(dissenting). I agree with Judge Reynolds that the judgment in Claim No. 32839 should be affirmed; but I do so because of the concession of the State in this court that the award and judgment are not excessive even if the item of loss of access be eliminated. The State is right, I think, in its argument that damage for loss of access has not been established and that the findings and decision should be modified to eliminate this item from the judgment.
It has not been established that as to these claimants’ rights, the road contiguous to their land is a nonaccess highway; or that as a matter of law any interference with access has occurred by any steps thus far taken by the State. It is a fundamental rule of law, recognized for very many years in this State, that the adjacent land owner has a clear legal right of access to a highway. (Griefer v. County of Sullivan, 246 App. Div. 385, affd. 273 N. Y. 515.) This right exists, as this court noted “ regardless of where title may be ” in the right of way.

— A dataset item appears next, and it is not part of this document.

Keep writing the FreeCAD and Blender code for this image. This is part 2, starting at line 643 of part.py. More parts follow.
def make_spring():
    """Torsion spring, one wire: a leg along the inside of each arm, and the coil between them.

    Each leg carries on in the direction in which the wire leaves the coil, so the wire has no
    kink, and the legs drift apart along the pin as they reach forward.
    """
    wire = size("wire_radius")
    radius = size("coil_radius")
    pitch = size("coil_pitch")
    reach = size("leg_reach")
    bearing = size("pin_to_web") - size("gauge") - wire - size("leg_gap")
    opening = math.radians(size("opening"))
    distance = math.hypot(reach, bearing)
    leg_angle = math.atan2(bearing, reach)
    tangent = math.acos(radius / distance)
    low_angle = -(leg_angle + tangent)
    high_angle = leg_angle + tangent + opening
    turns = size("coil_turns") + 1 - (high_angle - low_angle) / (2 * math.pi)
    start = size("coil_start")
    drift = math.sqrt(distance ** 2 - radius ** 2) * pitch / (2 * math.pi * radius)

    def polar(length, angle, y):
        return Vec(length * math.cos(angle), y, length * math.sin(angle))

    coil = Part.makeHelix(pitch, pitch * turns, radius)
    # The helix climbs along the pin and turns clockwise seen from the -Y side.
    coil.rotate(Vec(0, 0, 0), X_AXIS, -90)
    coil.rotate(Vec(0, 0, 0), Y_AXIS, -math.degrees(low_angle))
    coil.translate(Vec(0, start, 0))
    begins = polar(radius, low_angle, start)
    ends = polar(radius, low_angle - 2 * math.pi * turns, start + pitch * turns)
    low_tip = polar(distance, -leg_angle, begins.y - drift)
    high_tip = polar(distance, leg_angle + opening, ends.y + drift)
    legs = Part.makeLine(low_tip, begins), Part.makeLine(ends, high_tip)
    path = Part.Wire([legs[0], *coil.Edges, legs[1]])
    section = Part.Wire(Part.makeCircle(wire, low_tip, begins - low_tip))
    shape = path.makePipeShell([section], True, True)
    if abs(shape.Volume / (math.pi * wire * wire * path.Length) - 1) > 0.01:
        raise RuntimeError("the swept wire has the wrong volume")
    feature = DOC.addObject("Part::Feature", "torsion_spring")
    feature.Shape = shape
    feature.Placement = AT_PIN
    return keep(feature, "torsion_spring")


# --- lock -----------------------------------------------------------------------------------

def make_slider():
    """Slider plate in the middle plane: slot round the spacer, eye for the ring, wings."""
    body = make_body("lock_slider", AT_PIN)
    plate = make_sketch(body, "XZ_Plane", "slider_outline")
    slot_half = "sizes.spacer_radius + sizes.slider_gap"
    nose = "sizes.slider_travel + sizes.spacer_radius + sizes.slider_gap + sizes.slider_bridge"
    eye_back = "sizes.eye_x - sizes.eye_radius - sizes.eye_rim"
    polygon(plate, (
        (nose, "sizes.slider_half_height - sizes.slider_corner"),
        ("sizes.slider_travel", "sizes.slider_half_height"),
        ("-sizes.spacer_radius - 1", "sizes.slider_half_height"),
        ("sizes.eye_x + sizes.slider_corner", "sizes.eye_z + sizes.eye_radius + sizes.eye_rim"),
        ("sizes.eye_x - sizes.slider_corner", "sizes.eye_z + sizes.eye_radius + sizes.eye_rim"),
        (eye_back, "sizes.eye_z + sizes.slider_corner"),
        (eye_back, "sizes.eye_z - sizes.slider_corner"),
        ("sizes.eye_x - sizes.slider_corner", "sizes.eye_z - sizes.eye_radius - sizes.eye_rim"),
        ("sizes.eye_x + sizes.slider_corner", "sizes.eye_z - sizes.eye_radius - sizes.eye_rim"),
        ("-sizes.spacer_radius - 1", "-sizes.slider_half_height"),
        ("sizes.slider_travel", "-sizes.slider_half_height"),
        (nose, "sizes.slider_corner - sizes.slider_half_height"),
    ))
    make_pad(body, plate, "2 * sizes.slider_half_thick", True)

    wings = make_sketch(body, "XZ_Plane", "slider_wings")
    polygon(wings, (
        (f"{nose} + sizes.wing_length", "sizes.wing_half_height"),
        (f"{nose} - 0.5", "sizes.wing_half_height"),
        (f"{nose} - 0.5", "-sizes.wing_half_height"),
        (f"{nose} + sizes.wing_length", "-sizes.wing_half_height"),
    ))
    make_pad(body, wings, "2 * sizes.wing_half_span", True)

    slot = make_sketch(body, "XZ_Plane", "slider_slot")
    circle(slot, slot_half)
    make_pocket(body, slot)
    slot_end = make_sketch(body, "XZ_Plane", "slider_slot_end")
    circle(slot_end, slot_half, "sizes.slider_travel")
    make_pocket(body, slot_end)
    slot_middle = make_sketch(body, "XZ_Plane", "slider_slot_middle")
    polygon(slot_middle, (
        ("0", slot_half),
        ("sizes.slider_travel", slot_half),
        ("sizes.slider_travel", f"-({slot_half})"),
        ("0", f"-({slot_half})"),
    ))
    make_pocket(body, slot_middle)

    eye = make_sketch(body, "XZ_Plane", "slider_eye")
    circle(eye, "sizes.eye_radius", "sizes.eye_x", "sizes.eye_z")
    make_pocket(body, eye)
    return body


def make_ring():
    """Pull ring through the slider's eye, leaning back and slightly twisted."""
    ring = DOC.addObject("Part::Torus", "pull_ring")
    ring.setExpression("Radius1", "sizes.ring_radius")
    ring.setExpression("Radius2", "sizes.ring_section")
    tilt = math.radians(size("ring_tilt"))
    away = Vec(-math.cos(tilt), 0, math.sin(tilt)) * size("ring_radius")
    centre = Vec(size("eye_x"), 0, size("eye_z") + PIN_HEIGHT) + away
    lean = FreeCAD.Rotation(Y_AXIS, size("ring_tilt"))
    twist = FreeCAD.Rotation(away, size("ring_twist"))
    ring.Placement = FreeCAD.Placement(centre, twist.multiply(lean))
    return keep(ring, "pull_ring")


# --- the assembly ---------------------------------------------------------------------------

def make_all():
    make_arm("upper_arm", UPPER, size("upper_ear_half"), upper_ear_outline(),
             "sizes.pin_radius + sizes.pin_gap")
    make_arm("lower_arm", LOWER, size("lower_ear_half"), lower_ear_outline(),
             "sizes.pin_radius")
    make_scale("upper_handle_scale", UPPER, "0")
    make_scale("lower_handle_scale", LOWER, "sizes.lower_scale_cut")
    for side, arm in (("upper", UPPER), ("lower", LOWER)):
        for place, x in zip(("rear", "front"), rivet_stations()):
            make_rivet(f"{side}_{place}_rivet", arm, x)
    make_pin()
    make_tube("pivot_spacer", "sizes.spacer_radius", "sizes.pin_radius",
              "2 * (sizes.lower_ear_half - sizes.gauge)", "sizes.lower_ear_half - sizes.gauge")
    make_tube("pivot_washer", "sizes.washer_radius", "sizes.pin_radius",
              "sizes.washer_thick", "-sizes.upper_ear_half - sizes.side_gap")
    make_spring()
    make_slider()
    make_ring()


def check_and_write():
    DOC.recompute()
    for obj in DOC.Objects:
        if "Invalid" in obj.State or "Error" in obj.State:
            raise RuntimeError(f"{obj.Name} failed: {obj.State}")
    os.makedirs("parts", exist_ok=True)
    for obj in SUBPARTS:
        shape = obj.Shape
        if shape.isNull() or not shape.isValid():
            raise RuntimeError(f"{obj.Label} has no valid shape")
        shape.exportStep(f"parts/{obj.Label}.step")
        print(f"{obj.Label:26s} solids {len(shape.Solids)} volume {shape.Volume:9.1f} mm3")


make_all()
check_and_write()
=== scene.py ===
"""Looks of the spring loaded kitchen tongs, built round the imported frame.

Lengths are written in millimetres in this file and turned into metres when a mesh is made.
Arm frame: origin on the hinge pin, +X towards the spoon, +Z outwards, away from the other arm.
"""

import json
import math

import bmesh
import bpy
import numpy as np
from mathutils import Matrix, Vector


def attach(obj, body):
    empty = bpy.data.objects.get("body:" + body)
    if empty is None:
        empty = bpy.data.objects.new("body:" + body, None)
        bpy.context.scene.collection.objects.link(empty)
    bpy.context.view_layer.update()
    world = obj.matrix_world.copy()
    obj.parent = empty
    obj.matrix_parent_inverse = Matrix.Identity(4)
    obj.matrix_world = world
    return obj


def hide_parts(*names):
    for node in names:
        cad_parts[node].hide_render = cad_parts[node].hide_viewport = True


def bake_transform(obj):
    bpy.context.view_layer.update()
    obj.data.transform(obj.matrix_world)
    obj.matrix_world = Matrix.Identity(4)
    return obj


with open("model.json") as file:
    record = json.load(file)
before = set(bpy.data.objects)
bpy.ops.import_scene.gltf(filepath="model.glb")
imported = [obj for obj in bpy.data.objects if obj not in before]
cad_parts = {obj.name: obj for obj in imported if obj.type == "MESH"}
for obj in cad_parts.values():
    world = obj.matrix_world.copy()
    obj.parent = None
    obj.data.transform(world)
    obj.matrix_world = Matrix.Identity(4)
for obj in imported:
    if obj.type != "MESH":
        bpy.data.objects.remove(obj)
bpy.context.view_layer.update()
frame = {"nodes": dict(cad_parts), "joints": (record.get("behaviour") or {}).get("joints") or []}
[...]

If the State took absolute title in fee for highway purposes to the strip between the service road and claimants’ property, rather than an easement, claimants would not be deprived of access by such a taking. The unexercised easement would not interfere with access to a greater degree than a full title would; and in either case the test of damage would be when the interference with access actually occurred. Where an adjacent owner is damaged by the actual impairment to a highway he may recover (Highway Law, § 30, subd. 15).

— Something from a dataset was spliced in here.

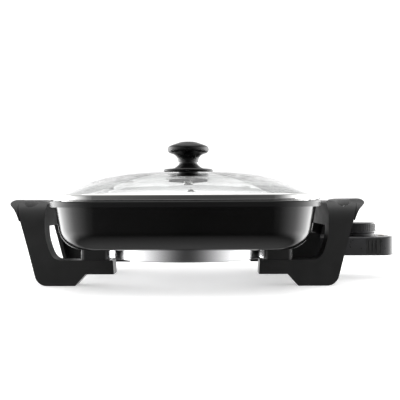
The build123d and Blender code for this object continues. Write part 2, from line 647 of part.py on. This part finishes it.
# ---- heat control housing: base and cover shells that part at the height of the pins ------------
CONTROL_END_RADIUS = 18.0
CONTROL_NOSE_RADIUS = 6.0
BOSS_TOP = 56.0
DIAL_BOSS_RADIUS = 21.5
SPINDLE_RADIUS = 3.0
SPINDLE_FIT = 0.06        # running clearance in the cover's boss
PIN_HOLE = 3.3
GRIP_X = 225.0
GRIP_LENGTH = 18.0
GRIP_LOW = 31.4
GRIP_HIGH = 50.2
GRIP_RECESS = 1.2
GLAND_X = 196.0
GLAND_LEVEL = 44.2
GLAND_RADIUS = 4.4
LENS_X = 243.5
LENS_RADIUS = 4.4
HOUSING_SCREWS = [(152.0, -23.2), (152.0, 23.2), (238.0, -19.5), (238.0, 19.5)]
POST_RADIUS = 2.8
HOUSING_THREAD = 1.2
HOUSING_HEAD = 2.2
HOUSING_SINK = 1.8
shell_floor = CONTROL_BOTTOM + CONTROL_SKIN
shell_roof = CONTROL_TOP - CONTROL_SKIN


def control_plan(inset):
    """Plan of the heat control, shrunk by inset: tight corners at the nose, wide ones at the far end."""
    with BuildSketch() as plan:
        Rectangle(CONTROL_REACH - CONTROL_NOSE, 2 * CONTROL_HALF)
        fillet(plan.vertices().group_by(Axis.X)[-1], radius=CONTROL_END_RADIUS)
        fillet(plan.vertices().group_by(Axis.X)[0], radius=CONTROL_NOSE_RADIUS)
        if inset:
            offset(amount=-inset, mode=Mode.REPLACE)
    return plan.sketch


CONTROL_MIDDLE = (CONTROL_REACH + CONTROL_NOSE) / 2

with BuildPart() as control_block:
    with BuildSketch(level(CONTROL_BOTTOM, CONTROL_MIDDLE)):
        add(control_plan(0))
    extrude(amount=CONTROL_TOP - CONTROL_BOTTOM)
    fillet(control_block.edges().group_by(Axis.Z)[-1], radius=2.5)
    fillet(control_block.edges().group_by(Axis.Z)[0], radius=2.0)
    with BuildSketch(level(CONTROL_TOP - 1, DIAL_X)):
        Circle(DIAL_BOSS_RADIUS)
    extrude(amount=BOSS_TOP - CONTROL_TOP + 1)
    fillet(control_block.edges().group_by(Axis.Z)[-1], radius=0.8)
    with BuildSketch(level(shell_floor, CONTROL_MIDDLE)):
        add(control_plan(CONTROL_SKIN))
    extrude(amount=shell_roof - shell_floor, mode=Mode.SUBTRACT)
    with BuildSketch(across(CONTROL_NOSE - 1, 0, ELEMENT_LEVEL)):
        with Locations((-PIN_OFFSET, 0), (PIN_OFFSET, 0)):
            Circle(PIN_HOLE)
        Circle(PROBE_RADIUS)
    extrude(amount=CONTROL_SKIN + 2, mode=Mode.SUBTRACT)
    for side in (-1, 1):
        with BuildSketch(upright(side * CONTROL_HALF)):
            with Locations((GRIP_X, (GRIP_LOW + GRIP_HIGH) / 2)):
                RectangleRounded(GRIP_LENGTH, GRIP_HIGH - GRIP_LOW, 2)
        extrude(amount=side * GRIP_RECESS, mode=Mode.SUBTRACT)
    with BuildSketch(upright(CONTROL_HALF + 1)):
        with Locations((GLAND_X, GLAND_LEVEL)):
            Circle(GLAND_RADIUS)
    extrude(amount=CONTROL_SKIN + 2, mode=Mode.SUBTRACT)
    with BuildSketch(level(shell_roof - 1, LENS_X)):
        Circle(LENS_RADIUS)
    extrude(amount=CONTROL_SKIN + 2, mode=Mode.SUBTRACT)
    with BuildSketch(level(shell_roof - 1, DIAL_X)):
        Circle(SPINDLE_RADIUS + SPINDLE_FIT)
    extrude(amount=BOSS_TOP - shell_roof + 2, mode=Mode.SUBTRACT)
    with BuildSketch(level(shell_floor - 0.5)):
        with Locations(*HOUSING_SCREWS):
            Circle(POST_RADIUS)
    extrude(amount=shell_roof - shell_floor + 1)
    with BuildSketch(level(CONTROL_BOTTOM)):
        with Locations(*HOUSING_SCREWS):
            Circle(HOUSING_THREAD)
    extrude(amount=shell_roof - 2 - CONTROL_BOTTOM, mode=Mode.SUBTRACT)
    with BuildSketch(level(CONTROL_BOTTOM)):
        with Locations(*HOUSING_SCREWS):
            Circle(HOUSING_HEAD + 0.2)
    extrude(amount=HOUSING_SINK, mode=Mode.SUBTRACT)

with BuildPart() as control_base:
    add(control_block.part)
    split(bisect_by=Plane.XY.offset(ELEMENT_LEVEL), keep=Keep.BOTTOM)
finish(control_base, "control_base")

with BuildPart() as control_cover:
    add(control_block.part)
    split(bisect_by=Plane.XY.offset(ELEMENT_LEVEL), keep=Keep.TOP)
finish(control_cover, "control_cover")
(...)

If his right to access is physically interrupted or interfered with, he may recover; he ought not to recover for loss of access *56because of a mere legal interest acquired by the State; where despite such a legal interest, the adjacent owner’s access continues unimpaired. The decision in Spinner v. State of New York (4 A D 2d 987) rested on a special showing of .damage due to the adverse effect on the market value of the remainder of the property. This is not a rule of general application; it would not usually apply; and there is no showing whatever in this case to justify its application. Dillenbeck v. State of New York (275 App. Div. 871) was a flood case and Robinson v. State of New York (3 A D 2d 326) involved a nonaccess highway. Neither case has any application to the problem before us.
The judgment in Claim No. 32839 should be affirmed as to amount in view of the State’s concession, but the decision should be modified by eliminating the item of damage for nonaccess.
Foster, P. J., Coon and Herlihy, JJ., concur with Reynolds, J.; Bergan, J., dissents, in part, in a memorandum.
Judgment in both claims affirmed, without costs. Settle order.